Incremental author name disambiguation using author profile models and self-citations

Author name ambiguity in bibliographic databases (BDs) such as DBLP is a challenging problem that degrades the information retrieval quality, citation analysis, and proper attribution to the authors. It occurs when several authors have the same name (homonym) or when an author publishes under several name variants (synonym). Traditionally, much research has been conducted to disambiguate whole bibliographic database at once whenever some new citations are added in these BDs. However, it is more time-consuming and discards the manual disambiguation effects (if any). Only a few incremental author name disambiguation methods are proposed but these methods produce fragmented clusters which lower their accuracy.
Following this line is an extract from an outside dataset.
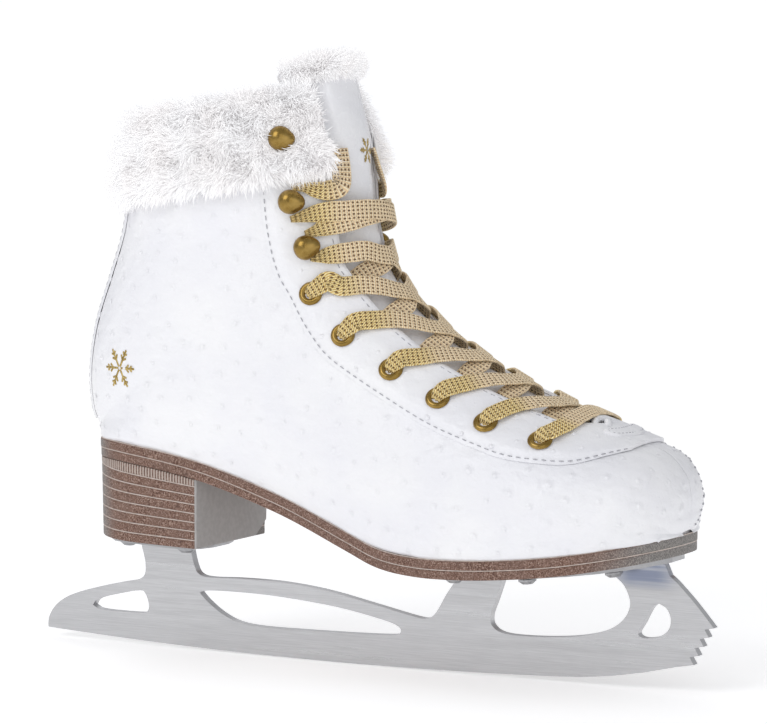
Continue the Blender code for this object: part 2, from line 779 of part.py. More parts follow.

In this paper, a method, called CAND, that uses author profile models and self-citations for incremental author name disambiguation is proposed. CAND introduces name indices that enhance the overall system response by comparing the newly inserted references to the indexed author clusters. Author profile models are generated for the existing authors in BDs which help in disambiguating the newly inserted references. A comparator function is proposed to resolve the incremental author name ambiguity which utilizes the most strong bibliometric features such as coauthor, titles, author profile models, and self-citations. Two real-world data sets, one from Arnetminer and the other from BDBComp, are used to validate CAND's performance. Experimental results show that CAND's performance is overall better than the existing state-of-the-art incremental author name disambiguation methods.